Restate the opening lines of the material below word for word, stopping after the line that contains "zip(*points))), Vector(map(max, zip(*points)))".

---+---

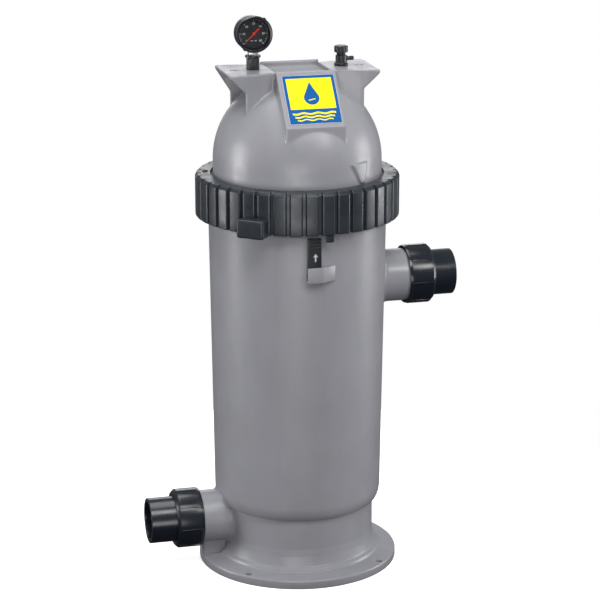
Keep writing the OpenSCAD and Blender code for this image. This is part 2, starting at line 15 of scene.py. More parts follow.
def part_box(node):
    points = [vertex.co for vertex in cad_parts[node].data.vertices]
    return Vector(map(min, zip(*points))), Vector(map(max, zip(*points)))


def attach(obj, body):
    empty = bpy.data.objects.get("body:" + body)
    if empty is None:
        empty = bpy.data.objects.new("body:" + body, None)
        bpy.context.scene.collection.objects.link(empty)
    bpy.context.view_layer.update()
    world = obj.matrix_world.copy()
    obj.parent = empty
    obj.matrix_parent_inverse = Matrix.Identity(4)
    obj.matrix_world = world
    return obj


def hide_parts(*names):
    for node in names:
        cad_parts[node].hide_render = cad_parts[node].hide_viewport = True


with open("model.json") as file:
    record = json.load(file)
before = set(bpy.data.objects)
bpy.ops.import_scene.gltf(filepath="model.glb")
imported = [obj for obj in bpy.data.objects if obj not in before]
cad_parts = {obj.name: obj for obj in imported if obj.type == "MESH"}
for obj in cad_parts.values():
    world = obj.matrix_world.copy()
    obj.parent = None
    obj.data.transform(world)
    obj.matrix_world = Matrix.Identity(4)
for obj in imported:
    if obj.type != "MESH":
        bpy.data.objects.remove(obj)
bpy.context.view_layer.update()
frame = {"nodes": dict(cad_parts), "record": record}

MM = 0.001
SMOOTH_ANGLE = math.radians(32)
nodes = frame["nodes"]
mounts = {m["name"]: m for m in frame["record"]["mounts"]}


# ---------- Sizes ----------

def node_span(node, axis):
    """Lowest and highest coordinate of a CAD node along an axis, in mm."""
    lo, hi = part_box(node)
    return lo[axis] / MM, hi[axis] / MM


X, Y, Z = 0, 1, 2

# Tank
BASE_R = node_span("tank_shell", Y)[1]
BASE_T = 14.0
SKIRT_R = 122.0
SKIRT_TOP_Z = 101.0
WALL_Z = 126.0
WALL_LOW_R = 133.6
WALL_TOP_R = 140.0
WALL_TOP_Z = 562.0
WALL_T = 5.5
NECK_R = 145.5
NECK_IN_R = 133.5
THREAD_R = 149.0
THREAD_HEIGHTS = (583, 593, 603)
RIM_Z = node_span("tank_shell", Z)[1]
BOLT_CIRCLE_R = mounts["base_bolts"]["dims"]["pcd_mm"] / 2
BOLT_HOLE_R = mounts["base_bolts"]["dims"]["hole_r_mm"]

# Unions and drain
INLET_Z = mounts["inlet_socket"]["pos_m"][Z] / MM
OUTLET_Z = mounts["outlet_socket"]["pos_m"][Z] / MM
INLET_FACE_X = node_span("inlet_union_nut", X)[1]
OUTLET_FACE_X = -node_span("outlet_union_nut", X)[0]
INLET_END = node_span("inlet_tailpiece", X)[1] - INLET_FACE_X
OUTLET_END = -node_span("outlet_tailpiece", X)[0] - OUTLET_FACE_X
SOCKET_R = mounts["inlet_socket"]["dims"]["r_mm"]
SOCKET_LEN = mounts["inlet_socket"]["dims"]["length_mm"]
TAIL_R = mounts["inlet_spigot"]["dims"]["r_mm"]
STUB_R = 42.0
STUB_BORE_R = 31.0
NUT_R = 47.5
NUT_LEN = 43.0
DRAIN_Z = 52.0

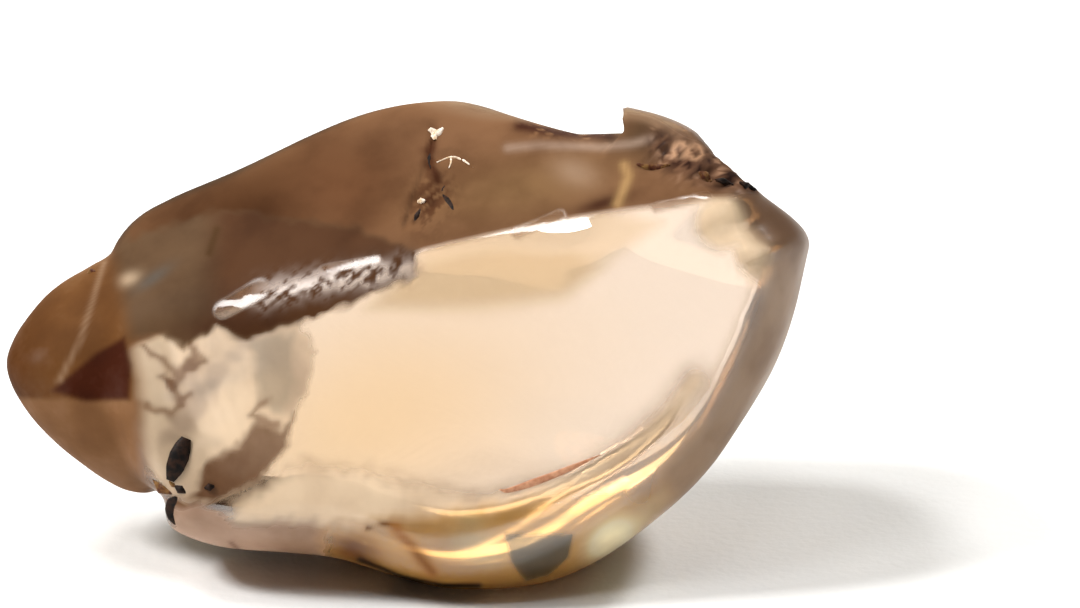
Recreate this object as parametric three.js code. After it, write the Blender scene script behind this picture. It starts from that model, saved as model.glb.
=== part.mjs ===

---+---

ANSWER FOR THE TASK ->
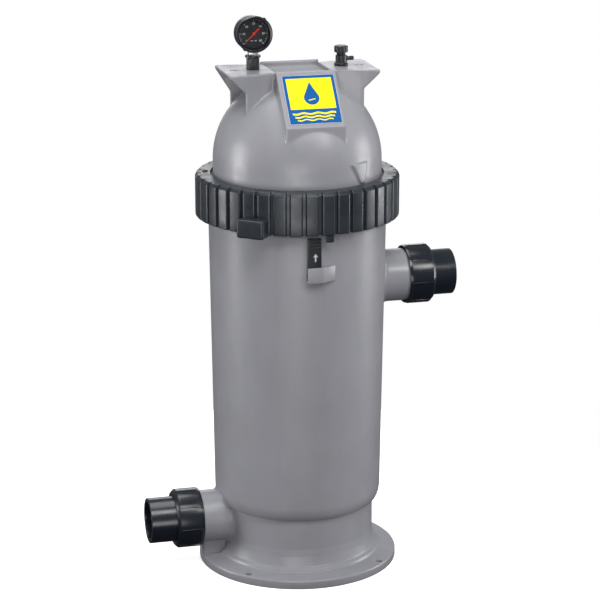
Keep writing the OpenSCAD and Blender code for this image. This is part 2, starting at line 15 of scene.py. More parts follow.
def part_box(node):
    points = [vertex.co for vertex in cad_parts[node].data.vertices]
    return Vector(map(min, zip(*points))), Vector(map(max, zip(*points)))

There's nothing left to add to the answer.